Quizás haya quien se pregunte si el ódradek es único, si puede haber dos ódradeks iguales. A eso responderé que no puede haber un ódradek igual a otro ódradek. Y diré aún más. La diferencia entre dos objetos idénticos es ella misma un ódradek. Tomen, por ejemplo, dos paraguas o dos estatuillas iguales. Basta con aguzar la lupa de nuestros sentidos, acercarse al lugar donde la percepción se muda en sensibilidad, para darnos cuenta de alguna sutil diferencia. Esa diferencia, repito, es un ódradek. Entre los ódradeks sólo puede establecerse una relación de semejanza, de analogía. Un cazador de ódradeks (como es mi caso) es lo más parecido a un poeta, un poeta que no necesita escribir una sola palabra porque el texto con el que trabaja (un texto, por cierto, absurdo y carente de sentido) es sencillamente la vida.

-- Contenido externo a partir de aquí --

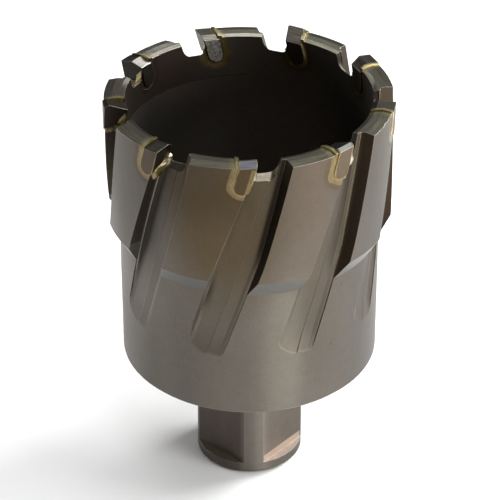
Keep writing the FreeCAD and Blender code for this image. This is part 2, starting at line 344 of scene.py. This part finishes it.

jueves, 27 de agosto de 2009

Australia

Hoy, en el apartamento en el que paso estos días de vacaciones, he descubierto uno de estos ódradeks. Reparé en él mientras me secaba el cabello con la toalla. Es un ódradek de tamaño considerable. Se trata de un desconchado en el techo, justo encima de la bañera. Un desconchado cuyos perfiles recuerdan sorprendentemente a los de Australia. Resulta extraño pensar que todo un continente pueda flotar sobre nosotros, a unos centímetros de nuestras cabezas, cuando nos damos una sencilla ducha. Aunque en realidad hace tiempo que los ódradeks han dejado de sorprenderme (del mismo modo que dejó de sorprenderme el carácter bípedo del ser humano o el color rojo de un Ferrari). Sencillamente porque la naturaleza y la esencia del ódradek es la maravilla.

Fiat ódradek

Antes de que nadie se lo pregunte (algo que acabará ocurriendo, más tarde o más temprano) diré que los ódradeks son objetos únicos, no catalogados, sin un uso definido. Pueden resultar a veces inaccesibles. Así ocurre con el perfil de una montaña, cierta disposición estelar o la manera que tiene de posarse una tórtola en la rama de un árbol. Aunque la mayoría de las veces suelen estar al alcance de la mano. Un acúmulo de polvo, la curvatura de algunos cuerpos, el ángulo de inclinación de un toldo... Hay quien piensa que a estas alturas de la historia todo está descubierto, que no queda ninguna parcela de la realidad por explorar. Una opinión legítima, pero de la que me permito discrepar. El número de ódradeks no sólo es infinito, sino de un tipo de infinito que dista de ser numerable. Es la diferencia entre un sembrado de árboles cuya madera se quiere aprovechar, y la selva, una selva tan espesa que responde con la hilaridad de sus traviesas criaturas cada vez que usamos nuestro machete con la intención de abrirnos paso a través de ella. Aproximarse a un ódradek proporciona una emoción cercana, supongo, a la del que descubre una especie no catalogada.